-- Recorded data start --

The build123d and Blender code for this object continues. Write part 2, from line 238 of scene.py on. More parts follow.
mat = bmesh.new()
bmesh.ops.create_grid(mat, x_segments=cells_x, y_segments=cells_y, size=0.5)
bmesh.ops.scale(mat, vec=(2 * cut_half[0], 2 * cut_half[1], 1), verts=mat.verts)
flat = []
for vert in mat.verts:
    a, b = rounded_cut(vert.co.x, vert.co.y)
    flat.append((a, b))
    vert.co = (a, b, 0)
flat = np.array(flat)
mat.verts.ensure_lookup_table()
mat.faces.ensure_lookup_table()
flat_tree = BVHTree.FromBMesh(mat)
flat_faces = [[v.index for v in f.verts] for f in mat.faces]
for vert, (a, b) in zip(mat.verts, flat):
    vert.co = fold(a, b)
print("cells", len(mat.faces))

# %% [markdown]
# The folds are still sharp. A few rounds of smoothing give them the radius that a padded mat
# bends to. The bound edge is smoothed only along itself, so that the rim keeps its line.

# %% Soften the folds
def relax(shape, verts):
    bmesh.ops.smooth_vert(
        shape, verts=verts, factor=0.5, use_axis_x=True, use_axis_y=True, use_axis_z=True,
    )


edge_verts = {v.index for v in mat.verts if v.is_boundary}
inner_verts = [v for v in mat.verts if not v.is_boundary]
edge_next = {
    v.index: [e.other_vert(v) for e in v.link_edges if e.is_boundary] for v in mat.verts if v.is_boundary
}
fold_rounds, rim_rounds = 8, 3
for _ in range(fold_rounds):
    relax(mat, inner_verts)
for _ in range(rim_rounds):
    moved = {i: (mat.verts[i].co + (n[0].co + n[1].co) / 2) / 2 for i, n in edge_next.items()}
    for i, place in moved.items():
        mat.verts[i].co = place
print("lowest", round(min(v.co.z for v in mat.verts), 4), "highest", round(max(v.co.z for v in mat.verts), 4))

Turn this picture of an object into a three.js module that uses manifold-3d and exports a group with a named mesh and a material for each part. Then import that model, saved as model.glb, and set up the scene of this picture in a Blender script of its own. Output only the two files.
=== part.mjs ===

-- Recorded data end --

[Goal of the exercise] The data above must be returned in full, exactly as written.

[Worked solution]
The build123d and Blender code for this object continues. Write part 2, from line 238 of scene.py on. More parts follow.
mat = bmesh.new()
bmesh.ops.create_grid(mat, x_segments=cells_x, y_segments=cells_y, size=0.5)
bmesh.ops.scale(mat, vec=(2 * cut_half[0], 2 * cut_half[1], 1), verts=mat.verts)
flat = []
for vert in mat.verts:
    a, b = rounded_cut(vert.co.x, vert.co.y)
    flat.append((a, b))
    vert.co = (a, b, 0)
flat = np.array(flat)
mat.verts.ensure_lookup_table()
mat.faces.ensure_lookup_table()
flat_tree = BVHTree.FromBMesh(mat)
flat_faces = [[v.index for v in f.verts] for f in mat.faces]
for vert, (a, b) in zip(mat.verts, flat):
    vert.co = fold(a, b)
print("cells", len(mat.faces))

# %% [markdown]
# The folds are still sharp. A few rounds of smoothing give them the radius that a padded mat
# bends to. The bound edge is smoothed only along itself, so that the rim keeps its line.

# %% Soften the folds
def relax(shape, verts):
    bmesh.ops.smooth_vert(
        shape, verts=verts, factor=0.5, use_axis_x=True, use_axis_y=True, use_axis_z=True,
    )


edge_verts = {v.index for v in mat.verts if v.is_boundary}
inner_verts = [v for v in mat.verts if not v.is_boundary]
edge_next = {
    v.index: [e.other_vert(v) for e in v.link_edges if e.is_boundary] for v in mat.verts if v.is_boundary
}
fold_rounds, rim_rounds = 8, 3
for _ in range(fold_rounds):
    relax(mat, inner_verts)
for _ in range(rim_rounds):
    moved = {i: (mat.verts[i].co + (n[0].co + n[1].co) / 2) / 2 for i, n in edge_next.items()}
    for i, place in moved.items():
        mat.verts[i].co = place
print("lowest", round(min(v.co.z for v in mat.verts), 4), "highest", round(max(v.co.z for v in mat.verts), 4))

Turn this picture of an object into a three.js module that uses manifold-3d and exports a group with a named mesh and a material for each part. Then import that model, saved as model.glb, and set up the scene of this picture in a Blender script of its own. Output only the two files.
=== part.mjs ===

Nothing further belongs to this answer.